I would to explore how using web-based technologies can help us to go beyond the patronising model of Western students learning about “the other” “less fortunate” in “developing” countries by investigating the impact of the inclusion in the classroom of marginalised voices as instigators and participants in the learning process. This would never have been possible in a non-digital world. I may well find that this model also perpetuates injustice but my point is that such questions are valid research questions and should form part of a debate within Digital Humanities.
Conclusion
A new infrastructure is being created which is changing the nature of education and scholarship. Students and lecturers are collaborating to produce projects which are available to a global, online community. This raises numerous humanity-related questions and as Pannapacker (2011) states “DH is moving us—finally—from endless hand-wringing toward doing something to create positive change throughout academe”. Rather than becoming caught up in debates about where “digital tools” stand in the discipline, I would prefer to interrogate how we can use, embrace and benefit but at the same time rigorously interrogate these tools.
References
Adams, J.L., Gunn, K.B., 2012. Digital Humanities Where to start. Coll. res. libr. news 73, 536–569.
CFP: Digital Humanities, Public Humanities, 2013. Maker Lab in the Humanities.

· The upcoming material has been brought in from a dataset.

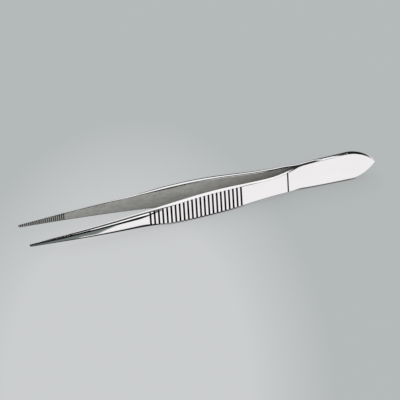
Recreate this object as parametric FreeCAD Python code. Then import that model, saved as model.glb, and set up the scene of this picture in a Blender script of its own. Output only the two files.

CNN at SXSW, 2012. . Social media in Arab Spring.
Lothian, A., Phillips, A., 2013. Can Digital Humanities Mean Transformative Critique? Journal of e-Media Studies 3.
Pannapacker, W., 2011. Big-Tent Digital Humanities: a View From the Edge, Part 2. The Chronicle of Higher Education.
Sayers, J., 2012. Making Things in the Digital Humanities | The Project Room.
Simpson Centre for the Humanities, n.d. Technology, Social Justice, and the Humanities Intersect at THATCamp PNW Unconference.